Anti-delinquency Agency Targets Zip Codes with High Youth Crime

July 25, 2002
by IAN DEMSKY
The Miami Herald

The state has come up with a new strategy for making its juvenile delinquency prevention programs more effective, officials announced Wednesday.

For the first time, the state Department of Juvenile Justice used computerized mapping to find ZIP codes with high concentrations of juvenile offenders.

Areas with high numbers of offenders create an environment where young kids are exposed to negative peer pressure that may lead them toward trouble, said the department’s Tim Center, chief of delinquency prevention.

“It makes a lot of sense,” said Jeffrey Butts, director of the program on youth and justice for the Urban Institute in Washington, D.C. “I haven’t heard of anyone else doing that, but it follows the general trend of locating services where the client is.”

Statewide, the department is giving $7.5 million – $2 million of which comes from federal grants – to 95 new community-based delinquency prevention programs. The money will help more than 15,000 kids and their families.

Broward and Miami-Dade counties got 11 grants totaling more than $965,000 for their programs.

Broward’s ASPIRA REACT received a $100,000 grant for its programs.

This summer, young aspirantes – from the Spanish word for striving and aspiration – are going on field trips, putting on plays at local children’s hospitals and painting murals.

“It’s very fun and I meet new people, learn leadership and build self-confidence,” said Jacqueline Castilla, 13, an aspirante and eighth-grader at Hollywood’s Apollo Middle School. “Without ASPIRA I’d probably have a lower self-confidence and be at home bored.”

These are all components of a successful prevention program because they foster social skills, Butts said.

The program also works intensively with parents, said Raul Martinez, president of ASPIRA’s Florida chapter.

“You have to raise your children not only for you, but for others,” he said.

Using computerized mapping, state analysts highlighted five ZIP codes in Broward and five in Miami-Dade as the most high-risk communities.

Local juvenile justice boards and councils then worked with state officials to try to fund programs that serve the at-risk kids – aged 10 to 17 – in or near those areas.

In general, prevention programs are effective, Butts said.

“Good programs must be well-funded, well-targeted and address the factors associated with future crime,” he said.

These factors include little involvement in school, little parental supervision and a home environment where kids are exposed to crime, drugs or abuse. The state’s prevention programs will work to find kids who aren’t in trouble with the law, but are at risk from these factors, the department’s Center said.
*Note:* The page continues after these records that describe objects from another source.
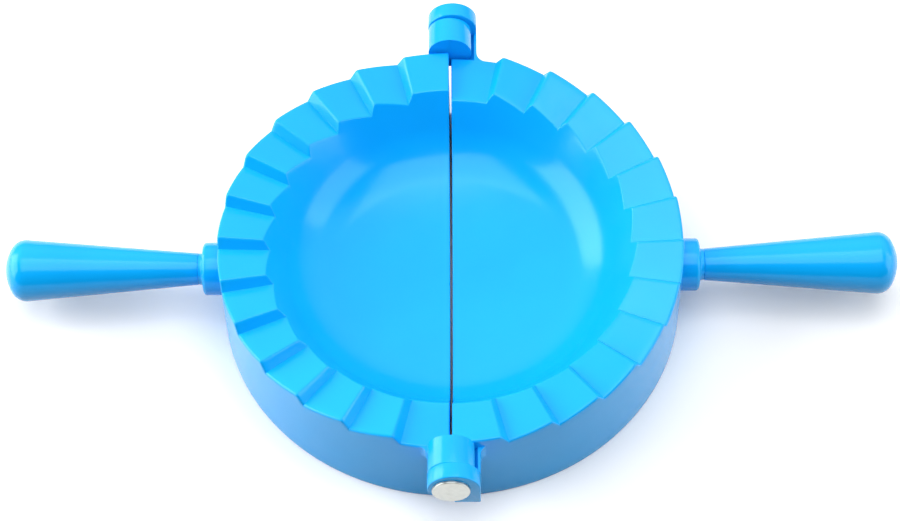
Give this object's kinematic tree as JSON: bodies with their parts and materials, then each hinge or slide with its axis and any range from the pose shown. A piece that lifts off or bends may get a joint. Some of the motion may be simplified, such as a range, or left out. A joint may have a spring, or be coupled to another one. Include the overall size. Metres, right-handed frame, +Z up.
{
  "type": "empanada press",
  "caption": "Folding dough press: hinged half bowls with meshing toothed rims and a tapered handle on each side, closed over a filled disc of dough to crimp its edge.",
  "frame": {"origin": "on the table under the middle of the hinge line", "axes": "+X to the right handle, +Y along the hinge line to the rear hinge, +Z up"},
  "size_m": [0.2418, 0.1524, 0.0345],
  "materials": {
    "blue_plastic": "glossy moulded plastic",
    "pin_metal": "bright plated pin"
  },
  "bodies": {
    "left_half": {"left_shell": "blue_plastic", "left_handle": "blue_plastic"},
    "right_half": {"right_shell": "blue_plastic", "right_handle": "blue_plastic", "front_hinge_pin": "pin_metal", "rear_hinge_pin": "pin_metal"}
  },
  "joints": [
    {"name": "fold", "type": "hinge", "parent": "left_half", "child": "right_half", "pos_m": [0, 0, 0.0277], "axis": [0, -1, 0], "range_deg": [0, 180]}
  ]
}
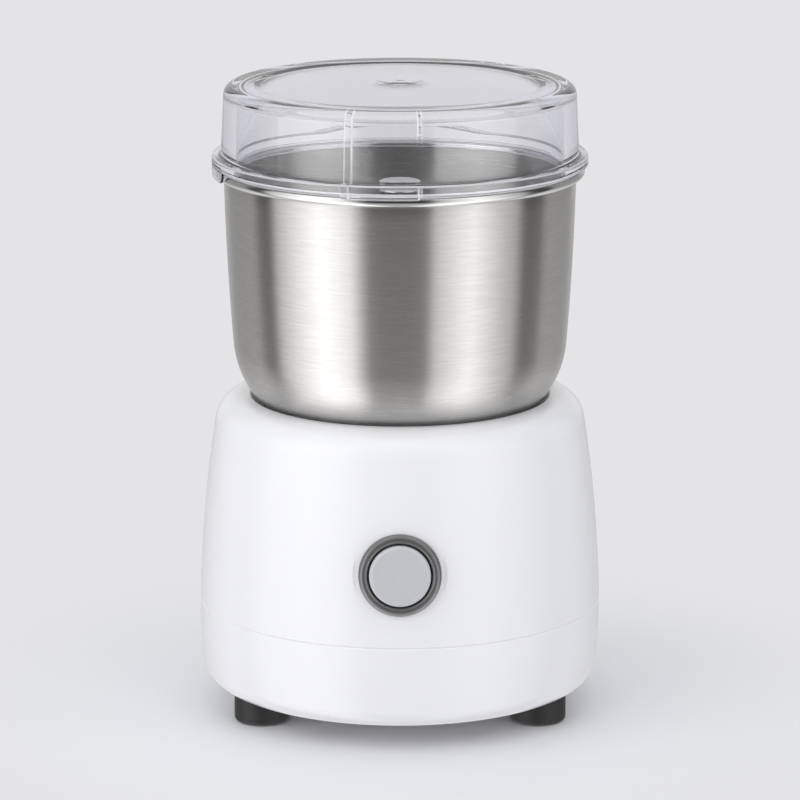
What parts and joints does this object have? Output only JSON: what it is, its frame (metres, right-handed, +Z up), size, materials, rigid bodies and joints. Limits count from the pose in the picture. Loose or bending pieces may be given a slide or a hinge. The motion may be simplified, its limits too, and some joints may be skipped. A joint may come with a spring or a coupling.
{
  "type": "electric spice grinder",
  "caption": "Electric spice grinder: a tapered steel bowl with blades on a tall post and a clear lid sits in a round white motor base with a push button.",
  "frame": {"origin": "middle of the footprint on the floor that the feet stand on, on the axis of the bowl", "axes": "+Z up along the bowl's axis; the push button faces -Y and the cord inlet faces +Y"},
  "size_m": [0.1098, 0.1129, 0.1729],
  "materials": {
    "casing_white": "gloss",
    "lid_clear": "gloss",
    "bowl_steel": "brushed round the bowl, polished on the bead",
    "post_steel": "turned",
    "blade_steel": "ground",
    "foot_rubber": "matt",
    "seal_rubber": "matt",
    "bezel_grey": "dark satin anodised",
    "cap_grey": "satin",
    "hub_plastic": "satin",
    "can_steel": "zinc plated",
    "core_steel": "laminated",
    "magnet_ferrite": "matt",
    "winding_copper": "enamelled",
    "brass_part": "satin",
    "brush_carbon": "matt",
    "screw_steel": "zinc plated",
    "switch_plastic": "satin",
    "board_laminate": "satin",
    "capacitor_case": "satin"
  },
  "bodies": {
    "base": {"base_shell": "casing_white", "seat_well": "casing_white", "bottom_cover": "casing_white", "seat_ring": "seal_rubber", "cover_screws": "screw_steel", "foot_screws": "screw_steel", "foot_left": "foot_rubber", "foot_right": "foot_rubber", "foot_rear": "foot_rubber", "motor_can": "can_steel", "magnet_left": "magnet_ferrite", "magnet_right": "magnet_ferrite", "motor_end_bell": "can_steel", "upper_bearing": "brass_part", "lower_bearing": "brass_part", "carbon_brush_left": "brush_carbon", "carbon_brush_right": "brush_carbon", "brush_holder_left": "brass_part", "brush_holder_right": "brass_part", "brush_spring_left": "screw_steel", "brush_spring_right": "screw_steel", "motor_bracket": "can_steel", "motor_grommets": "seal_rubber", "mount_screws": "screw_steel", "motor_screws": "screw_steel", "button_bezel": "bezel_grey", "bezel_nut": "can_steel", "switch_body": "switch_plastic", "switch_bracket": "can_steel", "switch_terminals": "brass_part", "rectifier_board": "board_laminate", "bridge_rectifier": "switch_plastic", "suppression_capacitor": "capacitor_case", "cord_grommet": "seal_rubber"},
    "bowl": {"bowl": "bowl_steel", "bowl_hub": "hub_plastic", "hub_gasket": "seal_rubber", "hub_nut": "hub_plastic", "spindle_bush": "brass_part", "shaft_seal": "seal_rubber"},
    "spindle": {"blade_spindle": "post_steel", "thrust_washer": "brass_part", "lower_spacer": "post_steel", "lower_blade": "blade_steel", "middle_spacer": "post_steel", "upper_blade": "blade_steel", "upper_spacer": "post_steel", "post_screw": "post_steel", "bowl_coupling": "hub_plastic"},
    "lid": {"lid": "lid_clear"},
    "rotor": {"motor_shaft": "post_steel", "armature_core": "core_steel", "armature_windings": "winding_copper", "commutator": "winding_copper", "cooling_fan": "hub_plastic", "drive_coupling": "hub_plastic"},
    "button": {"button_cap": "cap_grey", "stem_clip": "screw_steel", "button_spring": "screw_steel", "switch_plunger": "cap_grey"}
  },
  "joints": [
    {"name": "bowl_lift", "type": "slide", "parent": "base", "child": "bowl", "axis": [0, 0, 1], "range_m": [0, 0.08]},
    {"name": "lid_lift", "type": "slide", "parent": "bowl", "child": "lid", "axis": [0, 0, 1], "range_m": [0, 0.06]},
    {"name": "spindle_spin", "type": "hinge", "parent": "bowl", "child": "spindle", "pos_m": [0, 0, 0.078], "axis": [0, 0, 1], "continuous": true},
    {"name": "rotor_spin", "type": "hinge", "parent": "base", "child": "rotor", "pos_m": [0, 0, 0.035], "axis": [0, 0, 1], "continuous": true},
    {"name": "button_press", "type": "slide", "parent": "base", "child": "button", "axis": [0, 0.9972, -0.0746], "range_m": [0, 0.002], "stiffness_N_per_m": 600, "springref_m": -0.003, "deforming": ["button_spring"]}
  ],
  "couplings": [
    {"joint": "spindle_spin", "follows": "rotor_spin", "ratio": 1}
  ]
}
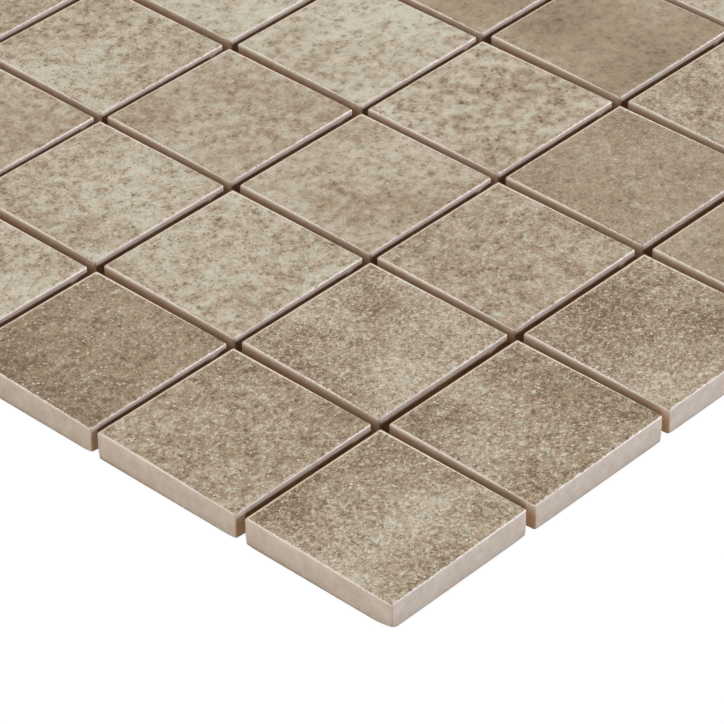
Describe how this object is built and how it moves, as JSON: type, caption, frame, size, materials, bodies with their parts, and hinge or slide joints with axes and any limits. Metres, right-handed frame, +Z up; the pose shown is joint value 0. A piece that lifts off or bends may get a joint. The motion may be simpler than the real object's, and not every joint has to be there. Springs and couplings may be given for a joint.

However, programs that are too narrowly on kids from certain ethnic groups or income levels may not have enough appeal, Butts said.

“The whole theory behind prevention is to paint with a broad brush,” he said. “While race, ethnicity and income levels may be factors associated with crime, it would be inappropriate to focus on them.”

To make programs effective, they should provide concrete services that are meaningful to kids’ lives – things that help them stay in school, manage conflicts and prepare them with job skills, Butts said.

Florida’s prevention programs will include runaway shelters, alternative schools, substance abuse programs, mentoring and tutoring.

The department closely tracks kids in its programs.

Some 93 percent of kids don’t become offenders while in the program or for six months afterward. Of the kids in the department’s residential programs, 60 percent stay out of trouble for a year after, Center said.

State records show Florida’s juvenile crime rate is down 8 percent over the past five years and juvenile murder arrests are down 30 percent since 1999.

In the past four years the department spent $275.5 million on delinquency prevention.

Rafael and Liduvina Amaya’s children Rafael Jr., 19, and Jasmin, 13, have been involved in ASPIRA for several years.

Rafael Jr. got involved in the program in middle school, after graduating from the program, became a counselor.

“I see a very positive effect in our community,” said Rafael Amaya Sr. “I’m very happy that this program exists and very proud of my children.”